In the wake of last week's Presidents Club scandal, we surveyed more than 250 partners to find out their views on the issues around male-focused corporate events and whether they think law firms should be doing more to make networking activities more inclusive.

The results highlight significant differences in how men and women perceive the problem. The strength of feeling among women about the need for change was overwhelming, with 97% saying law firms need to try harder to make corporate networking activities more inclusive.

However, many male respondents insisted there is no issue to address, with more than 50% saying the profession does not have a problem with corporate events being too focused on men.

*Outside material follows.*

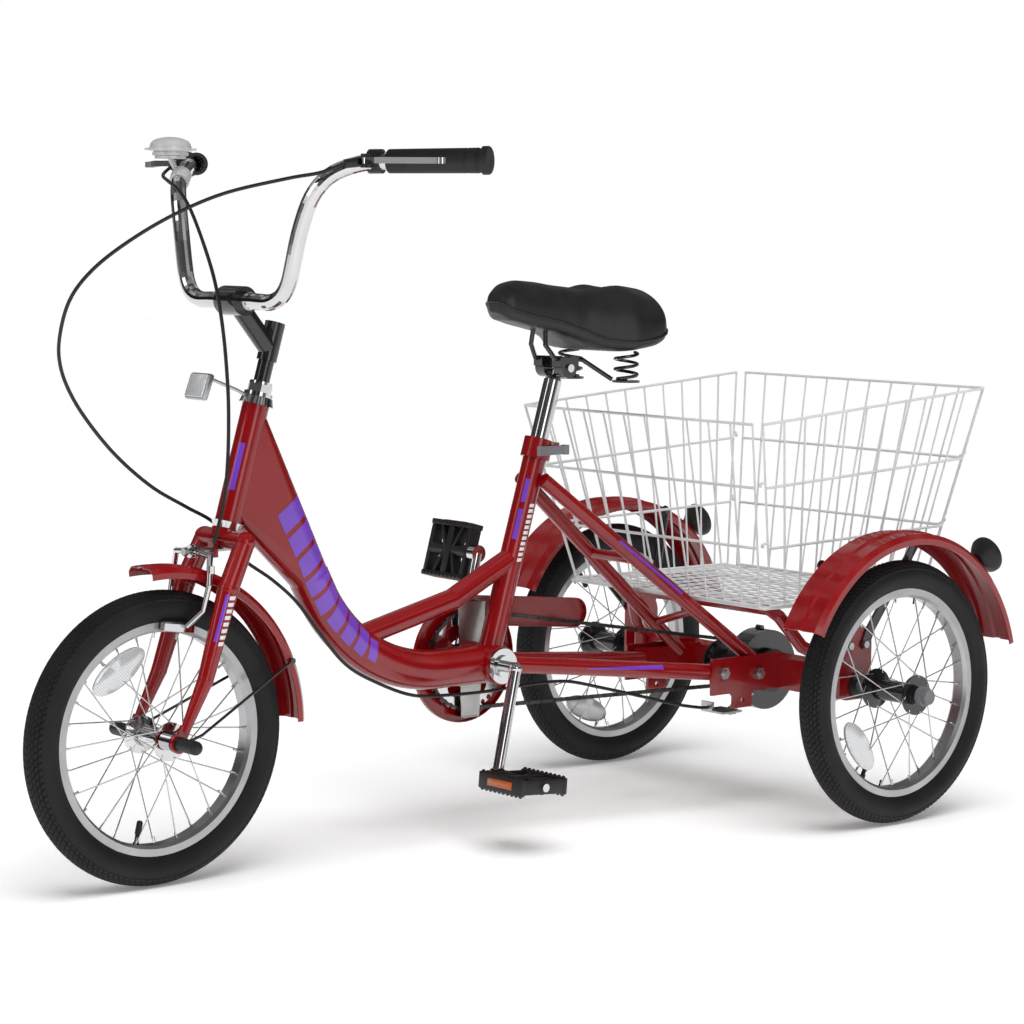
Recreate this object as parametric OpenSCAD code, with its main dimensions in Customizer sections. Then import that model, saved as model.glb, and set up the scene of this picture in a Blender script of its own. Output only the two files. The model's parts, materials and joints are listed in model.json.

Here are some of the anonymous responses we received from male lawyers:

  • "I find this outrage absolutely hypocritical – did no hen party ever hire a male stripper? I would disapprove of that, but have no objection in a free society to whatever other people want to do."
  • "The industry is full of female-only events. These events outnumber male-only events by more than five to one. Law firms organise female-only events all the time and never organise male-only events as they are afraid of criticism. There is a stereotypical perception that only men misbehave in men-only events. Women actually on average misbehave much more than men in their events and nobody comments on that."
  • "Society is getting too judgmental and uptight. Relax. Let people enjoy themselves. Women are adults. They can make their own minds what they will and will not do, and it's patronising and infantilising to act as if they need protection from the big bad men. Have you ever seen a pack of women at a hen night with a male stripper? It makes most men look like prudes."
  • "If men-only events are to be banned, then women-only events must also be banned. On the same basis, if men-only groups or associations are not permitted, women-only groups and associations should also not be permitted."
  • "Unfortunately, it seems that people cannot see this in proportion. The Presidents Club dinner was an event which everyone involved has attended voluntarily, and are free to leave, at which there were some problems caused by a few people who drank too much and behaved very badly. Most people there didn't see or hear any of the alleged behaviour reported on by journalists, who went there in search of a story and were no doubt determined to come away with one. But if I was invited by a client to a football match where a few drunken fans misbehaved, should I be admonished or lose my job? I don't see the difference. Yes, it appears this was a tasteless event, but so is a Britney Spears concert (and she sings in her underwear)."

In contrast, some of the comments from female survey respondents highlight the scale of the problem still facing women in law when it comes to networking events

  • "I have not only been taken to strip clubs – I have been taken to bars full of prostitutes, I have had friends who have been assaulted, and when I was a young lawyer my partner encouraged me to go and 'have breakfast' at a client's hotel after a late signing – the client evidently thought I was the signing bonus. When will we hear #metoo in the law firms? I have absolutely had enough."
  • "I have been to events where the men went on to a strip club. I was invited along but declined to go. The issue of male-only events is the tip of a huge iceberg: there is a massive and pervasive issue in the legal profession around gender pay discrepancies, and a lack of women in management roles. Women are not visible in positions of power and so the climate of discrimination and harassment is not called out. Male law firm leaders seem completely unwilling to take the issue seriously. When we discussed the Presidents Club scandal, many of my male partners could not understand what the issue was. We have come to accept these types of events as being part of corporate life in the City."
  • "Strip clubs are a big no – having been to one as a trainee and a newly qualified lawyer and ending up in a cab crying about how awful it was, I believe this should definitely not be a form of corporate entertainment."
  • "My personal career highlight was being told by the bar steward at a golf club where my firm was holding a partners golf day that I could not go into the bar where my fellow partners were having pre-dinner drinks. It was a male-only bar. As one of only two female golfing partners, we were allowed to have a drink in the lounge – on our own. No one thought to check in advance and no one challenged it. Biggest irony – I was the winner of the event!"
  • "Alcohol plays a crucial role in predominantly male events, and more often than not leads to behaviour we would not normally tolerate in any other setting. Events become very blokey and are a real turn-off for other guests. I know that many firms turn a blind eye to poor behaviour in the name of networking. If a valuable client behaves badly, so what?"
  • "Events such as the President's Club highlight the sheer disrespect that the majority of men have for women, whether or not they claim to believe in equality. Get them in a room together where women are perceived to be in a subservient role and the men are out to impress each other and they behave like a testosterone-fuelled pack of wolves. This behaviour is rife."